EXERCISE DIRECTIONS:
Determine how many lines carry the word "materials". Output that number only.
#### AVAILABLE DATA
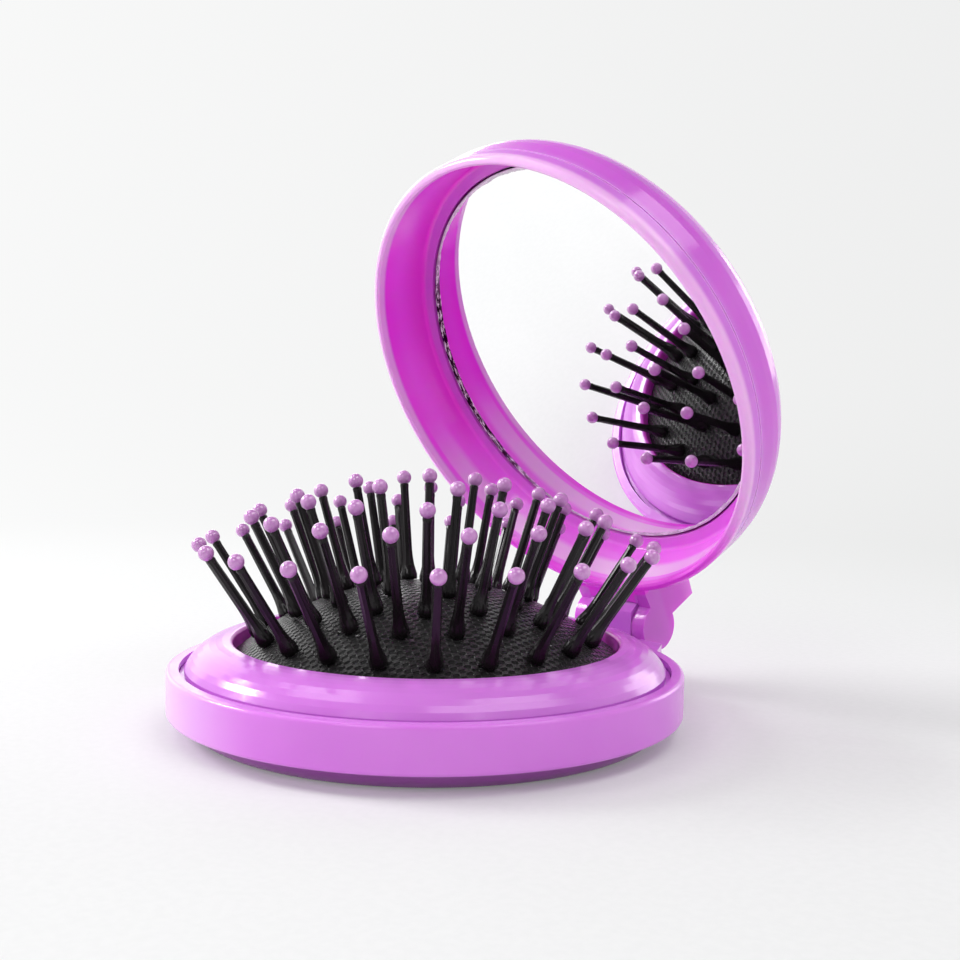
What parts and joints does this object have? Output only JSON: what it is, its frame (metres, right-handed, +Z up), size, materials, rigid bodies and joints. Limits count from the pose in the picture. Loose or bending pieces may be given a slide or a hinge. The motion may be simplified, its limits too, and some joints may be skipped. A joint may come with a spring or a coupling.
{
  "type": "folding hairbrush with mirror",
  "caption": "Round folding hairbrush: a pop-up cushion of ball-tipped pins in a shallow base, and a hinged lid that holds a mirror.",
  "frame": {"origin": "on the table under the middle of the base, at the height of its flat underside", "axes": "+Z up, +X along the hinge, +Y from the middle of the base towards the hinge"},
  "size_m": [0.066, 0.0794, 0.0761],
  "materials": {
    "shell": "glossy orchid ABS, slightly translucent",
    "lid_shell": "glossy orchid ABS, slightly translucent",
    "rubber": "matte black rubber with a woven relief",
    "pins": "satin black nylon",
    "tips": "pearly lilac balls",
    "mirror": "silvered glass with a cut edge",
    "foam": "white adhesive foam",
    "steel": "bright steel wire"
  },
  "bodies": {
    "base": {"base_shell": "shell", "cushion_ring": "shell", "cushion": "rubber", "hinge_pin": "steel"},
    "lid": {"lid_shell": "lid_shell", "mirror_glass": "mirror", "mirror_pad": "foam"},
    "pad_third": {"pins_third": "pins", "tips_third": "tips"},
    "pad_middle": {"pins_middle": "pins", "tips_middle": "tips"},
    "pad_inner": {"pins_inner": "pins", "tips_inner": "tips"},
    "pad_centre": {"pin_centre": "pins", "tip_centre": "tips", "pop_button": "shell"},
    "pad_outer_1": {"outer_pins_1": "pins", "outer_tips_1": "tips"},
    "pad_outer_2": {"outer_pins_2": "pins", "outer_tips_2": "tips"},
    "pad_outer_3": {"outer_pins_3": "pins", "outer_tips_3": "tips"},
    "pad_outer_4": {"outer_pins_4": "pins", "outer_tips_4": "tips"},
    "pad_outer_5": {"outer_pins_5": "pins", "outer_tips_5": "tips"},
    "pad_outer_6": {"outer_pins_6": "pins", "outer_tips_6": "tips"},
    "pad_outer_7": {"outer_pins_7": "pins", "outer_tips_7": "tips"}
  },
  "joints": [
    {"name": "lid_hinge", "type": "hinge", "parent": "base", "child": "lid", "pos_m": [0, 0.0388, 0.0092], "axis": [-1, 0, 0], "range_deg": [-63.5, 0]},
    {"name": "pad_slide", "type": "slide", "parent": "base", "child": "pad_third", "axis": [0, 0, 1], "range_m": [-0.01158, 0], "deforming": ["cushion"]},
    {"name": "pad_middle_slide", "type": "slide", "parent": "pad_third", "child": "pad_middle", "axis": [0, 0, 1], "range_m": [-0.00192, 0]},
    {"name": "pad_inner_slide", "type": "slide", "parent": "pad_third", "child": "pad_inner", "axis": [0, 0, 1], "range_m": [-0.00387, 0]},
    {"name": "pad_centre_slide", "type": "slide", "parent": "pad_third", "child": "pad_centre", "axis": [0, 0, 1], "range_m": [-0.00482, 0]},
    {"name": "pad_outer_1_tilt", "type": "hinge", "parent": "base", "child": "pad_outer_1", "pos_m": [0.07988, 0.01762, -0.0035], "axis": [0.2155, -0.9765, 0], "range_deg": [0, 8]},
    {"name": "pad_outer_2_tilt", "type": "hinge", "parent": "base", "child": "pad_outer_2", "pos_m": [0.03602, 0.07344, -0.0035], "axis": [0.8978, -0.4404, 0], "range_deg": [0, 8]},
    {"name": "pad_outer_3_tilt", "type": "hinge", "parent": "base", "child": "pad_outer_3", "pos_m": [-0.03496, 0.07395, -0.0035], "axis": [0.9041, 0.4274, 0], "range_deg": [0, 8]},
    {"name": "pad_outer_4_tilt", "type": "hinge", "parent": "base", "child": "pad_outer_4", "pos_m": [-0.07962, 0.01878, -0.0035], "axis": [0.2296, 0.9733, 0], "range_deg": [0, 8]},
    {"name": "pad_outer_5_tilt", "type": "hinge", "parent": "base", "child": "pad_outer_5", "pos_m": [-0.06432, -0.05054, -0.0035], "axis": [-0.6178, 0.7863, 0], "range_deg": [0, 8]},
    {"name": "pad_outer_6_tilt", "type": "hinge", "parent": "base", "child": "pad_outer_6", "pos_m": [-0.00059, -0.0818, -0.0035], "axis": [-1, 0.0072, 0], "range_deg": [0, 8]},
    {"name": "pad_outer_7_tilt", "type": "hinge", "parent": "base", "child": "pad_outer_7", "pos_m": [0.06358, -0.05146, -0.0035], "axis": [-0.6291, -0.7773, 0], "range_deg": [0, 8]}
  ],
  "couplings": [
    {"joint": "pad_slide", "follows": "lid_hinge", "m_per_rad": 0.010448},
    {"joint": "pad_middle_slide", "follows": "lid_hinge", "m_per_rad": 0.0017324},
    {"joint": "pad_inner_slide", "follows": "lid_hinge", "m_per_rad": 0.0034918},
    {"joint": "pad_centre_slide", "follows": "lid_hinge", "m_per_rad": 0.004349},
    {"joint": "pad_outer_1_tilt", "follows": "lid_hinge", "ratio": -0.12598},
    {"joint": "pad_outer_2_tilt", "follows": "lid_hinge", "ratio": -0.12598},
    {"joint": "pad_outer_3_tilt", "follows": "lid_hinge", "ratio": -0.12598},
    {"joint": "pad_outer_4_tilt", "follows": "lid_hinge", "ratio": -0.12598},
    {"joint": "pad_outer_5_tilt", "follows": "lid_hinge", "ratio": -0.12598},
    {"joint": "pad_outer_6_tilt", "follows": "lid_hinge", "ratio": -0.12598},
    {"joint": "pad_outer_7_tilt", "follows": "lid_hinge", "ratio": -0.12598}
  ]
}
########
TASK OUTPUT:
2